━━ PROVIDED DATA ━━

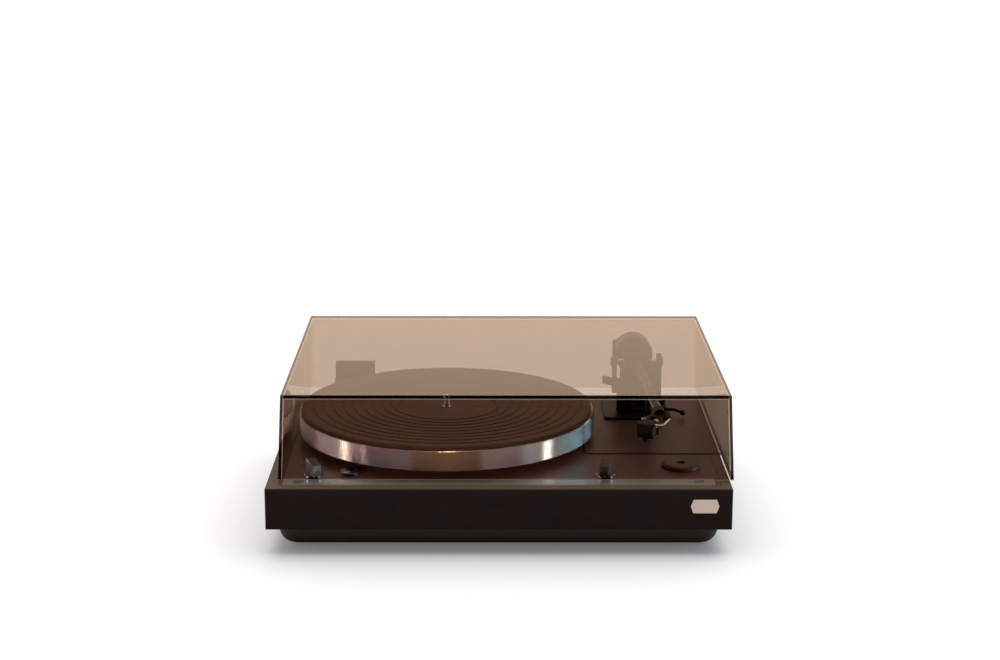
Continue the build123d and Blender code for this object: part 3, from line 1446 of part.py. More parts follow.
with BuildPart() as earth_post:
    with BuildSketch(rear_plane.offset(-4)):
        with Locations((socket_x - socket_spacing, socket_z)):
            Circle(1.6)
    extrude(amount=4 + socket_panel_thickness + 9)
    with BuildSketch(socket_centre.offset(1.0)):
        with Locations((socket_x - socket_spacing, socket_z)):
            Circle(4)
            with PolarLocations(4, 10):
                Circle(0.4, mode=Mode.SUBTRACT)
    extrude(amount=5)
    with BuildSketch(socket_centre):
        with Locations((socket_x - socket_spacing, socket_z)):
            Circle(3)
    extrude(amount=1)
earth_post.part.label = "earth_post"
export_step(earth_post.part, "parts/earth_post.step")

with BuildPart() as power_inlet:
    with BuildSketch(rear_plane.offset(-12)):
        with Locations((inlet_x, socket_z)):
            Circle(inlet_radius - 1)
    extrude(amount=12)
    with BuildSketch(rear_plane):
        with Locations((inlet_x, socket_z)):
            Circle(inlet_radius)
    extrude(amount=1.5)
    with BuildSketch(rear_plane.offset(1.5)):
        with Locations((inlet_x, socket_z)):
            Circle(inlet_bore)
    extrude(amount=-10.5, mode=Mode.SUBTRACT)
    with BuildSketch(rear_plane.offset(-9)):
        with Locations((inlet_x, socket_z)):
            Circle(1.05)
    extrude(amount=9)
power_inlet.part.label = "power_inlet"
export_step(power_inlet.part, "parts/power_inlet.step")

# Circuit board on four standoffs, with a transformer block, two capacitors and a chip
board_x = left_x + board_from_left
board_y = rear_y - board_from_rear
board_z = tub_floor + board_standoff
with BuildPart() as circuit_board:
    with BuildSketch(Plane.XY.offset(tub_floor)):
        with Locations((board_x, board_y)):
            with GridLocations(board_width - 2 * standoff_inset, board_depth - 2 * standoff_inset, 2, 2):
                Circle(standoff_radius)
    extrude(amount=board_standoff)
    with BuildSketch(Plane.XY.offset(board_z)):
        with Locations((board_x, board_y)):
            Rectangle(board_width, board_depth)
    extrude(amount=board_thickness)
    with BuildSketch(Plane.XY.offset(board_z + board_thickness)):
        with Locations((board_x - board_width * 0.25, board_y)):
            Rectangle(transformer_width, transformer_depth)
        with Locations((board_x + board_width * 0.1, board_y + board_depth * 0.25)):
            Circle(capacitor_radius)
        with Locations((board_x + board_width * 0.25, board_y + board_depth * 0.25)):
            Circle(capacitor_radius)
    extrude(amount=tall_part_height)
    with BuildSketch(Plane.XY.offset(board_z + board_thickness)):
        with Locations((board_x + board_width * 0.2, board_y - board_depth * 0.2)):
            Rectangle(chip_width, chip_depth)
    extrude(amount=chip_height)
circuit_board.part.label = "circuit_board"
export_step(circuit_board.part, "parts/circuit_board.step")
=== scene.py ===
import bpy
import bmesh
from math import cos, radians, sin
from mathutils import Matrix, Vector


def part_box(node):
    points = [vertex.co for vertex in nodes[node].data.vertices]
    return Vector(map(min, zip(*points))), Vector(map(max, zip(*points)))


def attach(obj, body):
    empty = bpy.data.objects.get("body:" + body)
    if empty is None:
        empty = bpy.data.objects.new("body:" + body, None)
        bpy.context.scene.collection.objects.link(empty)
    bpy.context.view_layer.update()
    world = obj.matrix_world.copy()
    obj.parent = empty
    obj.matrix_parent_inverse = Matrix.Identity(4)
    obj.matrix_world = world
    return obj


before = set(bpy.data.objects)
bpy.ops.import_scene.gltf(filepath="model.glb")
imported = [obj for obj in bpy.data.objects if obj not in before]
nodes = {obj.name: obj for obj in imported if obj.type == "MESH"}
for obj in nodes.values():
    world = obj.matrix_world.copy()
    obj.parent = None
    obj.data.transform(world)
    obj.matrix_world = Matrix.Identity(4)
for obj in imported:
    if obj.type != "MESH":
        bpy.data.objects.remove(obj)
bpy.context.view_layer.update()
print("frame loaded:", len(nodes), "nodes")


# camera
cameraSetup = {
    "eye": (-0.0108, -1.9185, 0.6439),   # metres
    "pitch": 0.2390,                     # looking down, radians
    "yaw": -0.0057,
    "roll": 0.0023,
    "focal": 1947.7,                     # in pixels of the picture
    "pictureWidth": 1000,
    "sensor": 36.0,                      # millimetres
    "farthest": 100,                     # metres
}


def makeCamera(setup):
    right = Vector((cos(setup["yaw"]), sin(setup["yaw"]), 0))
    ahead = Vector((-sin(setup["yaw"]), cos(setup["yaw"]), 0))
    look = ahead * cos(setup["pitch"]) - Vector((0, 0, 1)) * sin(setup["pitch"])
    up = ahead * sin(setup["pitch"]) + Vector((0, 0, 1)) * cos(setup["pitch"])
    side = right * cos(setup["roll"]) + up * sin(setup["roll"])
    top = up * cos(setup["roll"]) - right * sin(setup["roll"])
    data = bpy.data.cameras.new("camera")
    data.sensor_width = setup["sensor"]
    data.lens = setup["focal"] * setup["sensor"] / setup["pictureWidth"]
    data.clip_end = setup["farthest"]
    camera = bpy.data.objects.new("camera", data)
    camera.matrix_world = Matrix((side, top, -look)).transposed().to_4x4()
    camera.location = setup["eye"]
    bpy.context.collection.objects.link(camera)
    bpy.context.scene.camera = camera


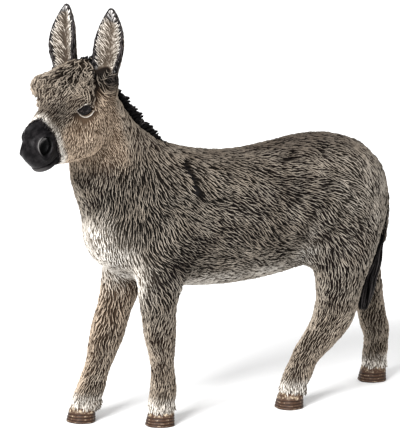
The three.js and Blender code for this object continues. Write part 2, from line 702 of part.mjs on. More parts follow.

━━━

**WHAT NEEDS TO BE DONE**
Above are the records; from them, give again exactly the lines from the one containing "extrude(amount=board_standoff)" to the one containing "bpy.data.objects.remove(obj)", both lines included, and nothing more.

**COMPLETE OUTPUT**
    extrude(amount=board_standoff)
    with BuildSketch(Plane.XY.offset(board_z)):
        with Locations((board_x, board_y)):
            Rectangle(board_width, board_depth)
    extrude(amount=board_thickness)
    with BuildSketch(Plane.XY.offset(board_z + board_thickness)):
        with Locations((board_x - board_width * 0.25, board_y)):
            Rectangle(transformer_width, transformer_depth)
        with Locations((board_x + board_width * 0.1, board_y + board_depth * 0.25)):
            Circle(capacitor_radius)
        with Locations((board_x + board_width * 0.25, board_y + board_depth * 0.25)):
            Circle(capacitor_radius)
    extrude(amount=tall_part_height)
    with BuildSketch(Plane.XY.offset(board_z + board_thickness)):
        with Locations((board_x + board_width * 0.2, board_y - board_depth * 0.2)):
            Rectangle(chip_width, chip_depth)
    extrude(amount=chip_height)
circuit_board.part.label = "circuit_board"
export_step(circuit_board.part, "parts/circuit_board.step")
=== scene.py ===
import bpy
import bmesh
from math import cos, radians, sin
from mathutils import Matrix, Vector


def part_box(node):
    points = [vertex.co for vertex in nodes[node].data.vertices]
    return Vector(map(min, zip(*points))), Vector(map(max, zip(*points)))


def attach(obj, body):
    empty = bpy.data.objects.get("body:" + body)
    if empty is None:
        empty = bpy.data.objects.new("body:" + body, None)
        bpy.context.scene.collection.objects.link(empty)
    bpy.context.view_layer.update()
    world = obj.matrix_world.copy()
    obj.parent = empty
    obj.matrix_parent_inverse = Matrix.Identity(4)
    obj.matrix_world = world
    return obj


before = set(bpy.data.objects)
bpy.ops.import_scene.gltf(filepath="model.glb")
imported = [obj for obj in bpy.data.objects if obj not in before]
nodes = {obj.name: obj for obj in imported if obj.type == "MESH"}
for obj in nodes.values():
    world = obj.matrix_world.copy()
    obj.parent = None
    obj.data.transform(world)
    obj.matrix_world = Matrix.Identity(4)
for obj in imported:
    if obj.type != "MESH":
        bpy.data.objects.remove(obj)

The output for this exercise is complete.